WHAT TO WORK ON: In the records below, begin at the line that has "obj.matrix_parent_inverse = Matrix.Identity(4)" and stop after the line that has "before = set(bpy.data.objects)"; quote those lines verbatim and nothing more.

--- Start of DATASET RECORDS ---

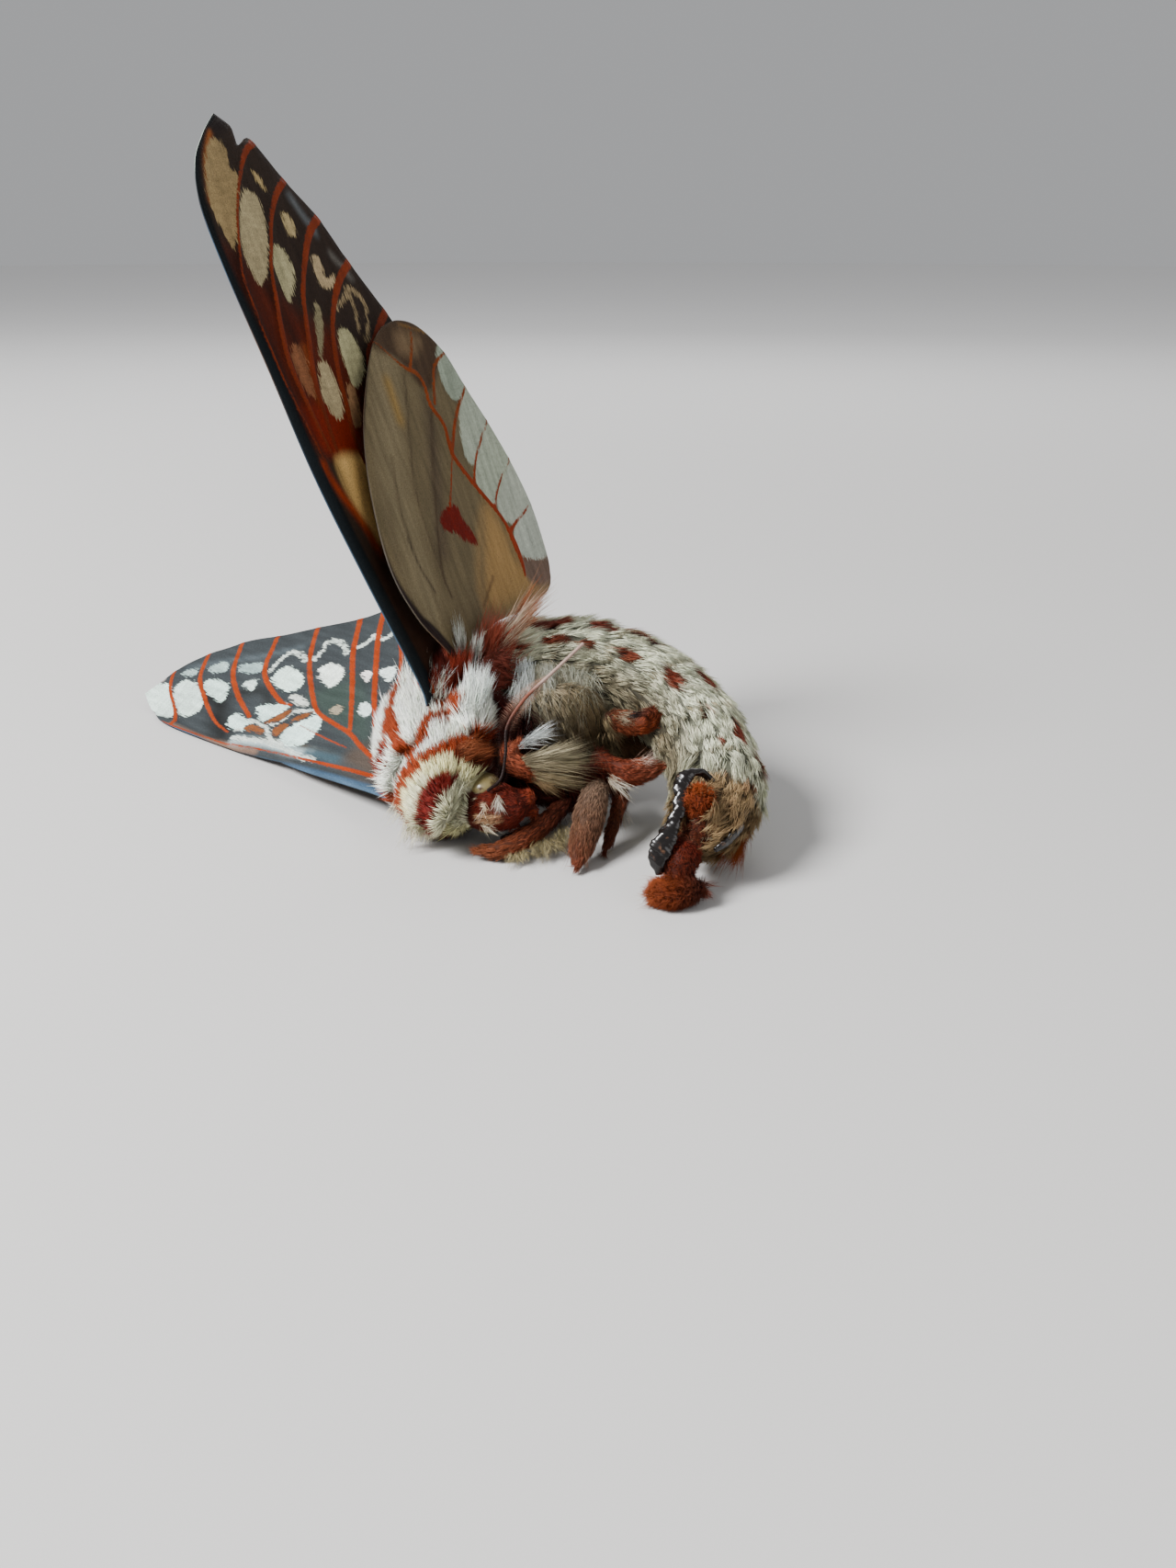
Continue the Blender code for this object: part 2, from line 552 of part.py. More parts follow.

--- End of DATASET RECORDS ---
--- Start of DATASET RECORDS ---

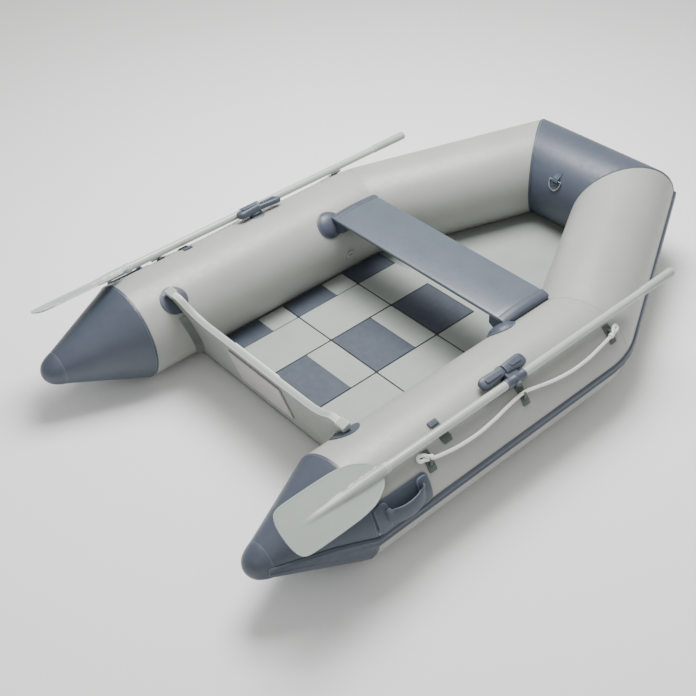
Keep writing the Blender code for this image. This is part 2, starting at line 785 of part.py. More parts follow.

--- End of DATASET RECORDS ---
--- Start of DATASET RECORDS ---

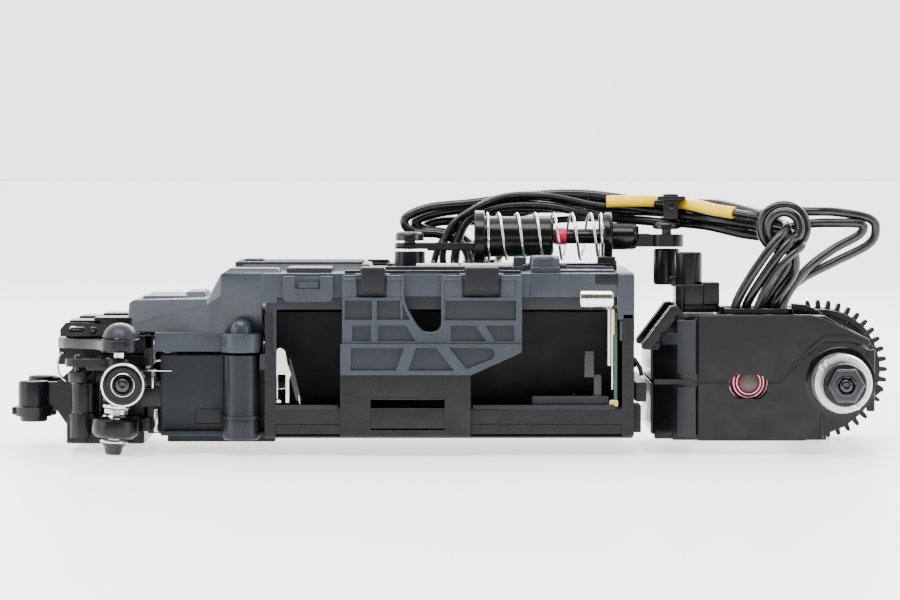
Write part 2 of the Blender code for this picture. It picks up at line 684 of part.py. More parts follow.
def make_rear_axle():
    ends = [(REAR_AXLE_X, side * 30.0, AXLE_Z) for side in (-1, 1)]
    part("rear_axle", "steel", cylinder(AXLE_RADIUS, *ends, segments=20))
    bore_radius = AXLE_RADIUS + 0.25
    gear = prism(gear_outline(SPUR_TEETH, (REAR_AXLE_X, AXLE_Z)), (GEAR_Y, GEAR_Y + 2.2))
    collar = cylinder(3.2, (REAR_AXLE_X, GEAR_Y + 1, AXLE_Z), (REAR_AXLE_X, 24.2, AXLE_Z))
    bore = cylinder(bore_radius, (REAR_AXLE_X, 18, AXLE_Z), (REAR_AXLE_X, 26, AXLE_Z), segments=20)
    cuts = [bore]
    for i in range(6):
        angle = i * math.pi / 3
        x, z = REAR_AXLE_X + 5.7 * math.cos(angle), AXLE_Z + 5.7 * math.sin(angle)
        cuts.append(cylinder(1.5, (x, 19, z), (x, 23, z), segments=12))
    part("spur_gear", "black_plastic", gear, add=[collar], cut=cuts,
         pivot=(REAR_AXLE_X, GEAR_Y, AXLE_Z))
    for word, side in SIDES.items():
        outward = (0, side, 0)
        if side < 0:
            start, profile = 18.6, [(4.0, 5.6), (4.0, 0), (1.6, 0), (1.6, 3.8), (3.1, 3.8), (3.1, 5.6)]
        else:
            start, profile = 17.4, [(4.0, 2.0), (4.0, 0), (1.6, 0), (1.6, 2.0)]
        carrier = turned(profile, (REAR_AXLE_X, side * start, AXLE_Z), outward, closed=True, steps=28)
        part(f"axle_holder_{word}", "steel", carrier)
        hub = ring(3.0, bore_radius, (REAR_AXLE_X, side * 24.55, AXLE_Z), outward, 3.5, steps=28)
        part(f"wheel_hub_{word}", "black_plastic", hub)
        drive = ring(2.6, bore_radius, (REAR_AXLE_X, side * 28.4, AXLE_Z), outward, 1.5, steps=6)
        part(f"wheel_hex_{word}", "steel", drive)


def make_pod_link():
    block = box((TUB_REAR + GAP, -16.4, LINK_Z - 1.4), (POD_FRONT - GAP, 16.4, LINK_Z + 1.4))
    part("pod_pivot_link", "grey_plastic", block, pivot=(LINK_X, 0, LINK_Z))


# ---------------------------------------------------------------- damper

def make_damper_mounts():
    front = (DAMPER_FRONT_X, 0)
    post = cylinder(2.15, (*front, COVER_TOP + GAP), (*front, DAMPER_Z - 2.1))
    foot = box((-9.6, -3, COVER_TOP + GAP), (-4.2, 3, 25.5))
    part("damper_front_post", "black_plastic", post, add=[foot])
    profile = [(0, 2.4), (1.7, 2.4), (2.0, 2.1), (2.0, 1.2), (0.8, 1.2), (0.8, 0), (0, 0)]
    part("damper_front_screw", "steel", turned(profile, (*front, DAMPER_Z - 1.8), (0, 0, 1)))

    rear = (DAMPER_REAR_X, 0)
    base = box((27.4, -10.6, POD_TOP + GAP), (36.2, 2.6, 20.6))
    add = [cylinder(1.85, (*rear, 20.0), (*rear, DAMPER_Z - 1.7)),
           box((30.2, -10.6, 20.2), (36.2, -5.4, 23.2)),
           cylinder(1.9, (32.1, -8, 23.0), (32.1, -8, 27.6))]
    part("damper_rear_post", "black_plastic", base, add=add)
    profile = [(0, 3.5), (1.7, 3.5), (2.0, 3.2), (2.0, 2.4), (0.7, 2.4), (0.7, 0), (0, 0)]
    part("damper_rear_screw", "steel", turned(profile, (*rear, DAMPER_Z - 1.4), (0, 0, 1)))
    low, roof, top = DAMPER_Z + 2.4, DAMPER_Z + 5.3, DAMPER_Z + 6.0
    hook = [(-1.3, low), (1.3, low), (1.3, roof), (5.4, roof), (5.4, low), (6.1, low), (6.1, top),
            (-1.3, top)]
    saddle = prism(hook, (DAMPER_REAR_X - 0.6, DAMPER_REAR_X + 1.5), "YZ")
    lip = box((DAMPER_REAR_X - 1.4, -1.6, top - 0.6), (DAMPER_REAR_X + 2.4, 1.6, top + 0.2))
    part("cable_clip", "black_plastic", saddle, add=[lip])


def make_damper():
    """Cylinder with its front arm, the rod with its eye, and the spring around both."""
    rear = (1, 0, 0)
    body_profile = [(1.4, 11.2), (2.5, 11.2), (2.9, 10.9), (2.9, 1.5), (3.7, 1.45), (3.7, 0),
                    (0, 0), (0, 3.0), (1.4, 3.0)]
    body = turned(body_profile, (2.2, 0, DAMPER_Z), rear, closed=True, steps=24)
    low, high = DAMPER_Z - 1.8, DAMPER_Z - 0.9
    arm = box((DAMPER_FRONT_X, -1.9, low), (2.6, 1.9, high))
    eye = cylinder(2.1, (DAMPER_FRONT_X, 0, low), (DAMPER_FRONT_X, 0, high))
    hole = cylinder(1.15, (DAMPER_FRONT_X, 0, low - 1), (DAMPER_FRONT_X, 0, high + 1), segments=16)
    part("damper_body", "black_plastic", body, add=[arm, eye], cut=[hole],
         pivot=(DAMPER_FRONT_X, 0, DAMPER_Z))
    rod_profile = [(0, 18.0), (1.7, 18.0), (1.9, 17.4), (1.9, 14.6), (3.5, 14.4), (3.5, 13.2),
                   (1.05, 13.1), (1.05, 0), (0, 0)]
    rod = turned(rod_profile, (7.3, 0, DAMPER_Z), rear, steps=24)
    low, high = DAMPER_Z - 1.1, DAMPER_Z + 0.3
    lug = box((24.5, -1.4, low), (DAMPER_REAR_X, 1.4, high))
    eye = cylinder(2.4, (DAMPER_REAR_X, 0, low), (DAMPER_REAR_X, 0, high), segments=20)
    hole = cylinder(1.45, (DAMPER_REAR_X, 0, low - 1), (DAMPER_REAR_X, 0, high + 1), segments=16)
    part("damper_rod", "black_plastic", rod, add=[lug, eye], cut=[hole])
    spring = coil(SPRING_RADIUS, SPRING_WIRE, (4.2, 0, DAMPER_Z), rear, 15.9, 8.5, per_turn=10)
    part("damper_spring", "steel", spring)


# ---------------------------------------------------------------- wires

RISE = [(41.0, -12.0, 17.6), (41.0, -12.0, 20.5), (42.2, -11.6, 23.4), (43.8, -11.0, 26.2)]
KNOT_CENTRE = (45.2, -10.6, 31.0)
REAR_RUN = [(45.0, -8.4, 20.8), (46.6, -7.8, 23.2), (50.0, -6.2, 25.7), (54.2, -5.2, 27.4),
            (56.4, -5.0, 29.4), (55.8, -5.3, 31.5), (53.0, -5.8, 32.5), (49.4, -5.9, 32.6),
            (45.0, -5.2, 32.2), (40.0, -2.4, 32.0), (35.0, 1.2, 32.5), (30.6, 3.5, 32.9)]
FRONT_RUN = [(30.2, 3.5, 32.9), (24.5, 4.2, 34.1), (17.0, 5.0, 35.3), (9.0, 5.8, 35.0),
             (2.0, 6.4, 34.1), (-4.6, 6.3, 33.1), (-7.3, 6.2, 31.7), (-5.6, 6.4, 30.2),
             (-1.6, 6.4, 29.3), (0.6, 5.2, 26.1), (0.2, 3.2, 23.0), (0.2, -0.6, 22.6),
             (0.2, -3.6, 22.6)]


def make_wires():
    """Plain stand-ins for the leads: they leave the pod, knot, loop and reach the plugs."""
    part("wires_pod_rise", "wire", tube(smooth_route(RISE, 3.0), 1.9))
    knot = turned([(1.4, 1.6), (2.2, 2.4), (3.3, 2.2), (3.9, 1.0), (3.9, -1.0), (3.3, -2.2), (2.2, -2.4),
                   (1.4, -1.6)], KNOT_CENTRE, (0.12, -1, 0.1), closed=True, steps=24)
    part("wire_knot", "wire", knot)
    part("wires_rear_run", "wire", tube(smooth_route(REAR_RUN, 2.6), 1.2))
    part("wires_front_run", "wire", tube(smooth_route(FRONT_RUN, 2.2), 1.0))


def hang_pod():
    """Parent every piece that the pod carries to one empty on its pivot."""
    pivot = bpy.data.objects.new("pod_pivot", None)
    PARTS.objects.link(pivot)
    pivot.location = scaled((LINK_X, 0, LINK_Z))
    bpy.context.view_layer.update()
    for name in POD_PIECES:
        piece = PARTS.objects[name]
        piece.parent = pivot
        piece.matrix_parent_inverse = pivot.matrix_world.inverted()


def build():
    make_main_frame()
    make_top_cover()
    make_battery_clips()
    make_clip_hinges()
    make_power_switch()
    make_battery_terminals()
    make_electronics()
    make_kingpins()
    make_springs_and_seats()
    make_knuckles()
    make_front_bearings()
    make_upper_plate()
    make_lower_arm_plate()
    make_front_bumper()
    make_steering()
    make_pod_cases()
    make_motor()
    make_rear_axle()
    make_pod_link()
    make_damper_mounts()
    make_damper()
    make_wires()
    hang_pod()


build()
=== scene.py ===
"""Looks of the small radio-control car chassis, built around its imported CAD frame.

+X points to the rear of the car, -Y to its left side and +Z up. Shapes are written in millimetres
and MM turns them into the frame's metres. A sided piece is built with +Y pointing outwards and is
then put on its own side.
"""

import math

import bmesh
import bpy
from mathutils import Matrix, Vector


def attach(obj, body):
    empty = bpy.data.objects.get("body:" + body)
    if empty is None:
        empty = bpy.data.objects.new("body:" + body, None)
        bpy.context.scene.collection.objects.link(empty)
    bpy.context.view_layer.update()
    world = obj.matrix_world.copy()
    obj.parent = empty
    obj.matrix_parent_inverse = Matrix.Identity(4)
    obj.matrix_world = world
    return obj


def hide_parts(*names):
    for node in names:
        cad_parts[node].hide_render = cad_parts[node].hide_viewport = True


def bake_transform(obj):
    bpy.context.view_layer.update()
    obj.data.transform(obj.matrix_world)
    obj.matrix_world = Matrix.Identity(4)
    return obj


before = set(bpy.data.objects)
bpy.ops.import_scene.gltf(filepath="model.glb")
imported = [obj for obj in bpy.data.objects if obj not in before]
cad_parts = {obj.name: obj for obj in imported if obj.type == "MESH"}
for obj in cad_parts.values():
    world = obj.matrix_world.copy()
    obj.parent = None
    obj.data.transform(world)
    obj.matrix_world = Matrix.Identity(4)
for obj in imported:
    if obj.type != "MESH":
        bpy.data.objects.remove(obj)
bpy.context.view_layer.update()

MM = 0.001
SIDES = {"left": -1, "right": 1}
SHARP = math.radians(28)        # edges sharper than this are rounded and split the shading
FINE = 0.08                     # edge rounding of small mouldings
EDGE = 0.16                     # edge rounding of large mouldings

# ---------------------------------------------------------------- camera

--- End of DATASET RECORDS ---

EXERCISE OUTPUT:
    obj.matrix_parent_inverse = Matrix.Identity(4)
    obj.matrix_world = world
    return obj


def hide_parts(*names):
    for node in names:
        cad_parts[node].hide_render = cad_parts[node].hide_viewport = True


def bake_transform(obj):
    bpy.context.view_layer.update()
    obj.data.transform(obj.matrix_world)
    obj.matrix_world = Matrix.Identity(4)
    return obj


before = set(bpy.data.objects)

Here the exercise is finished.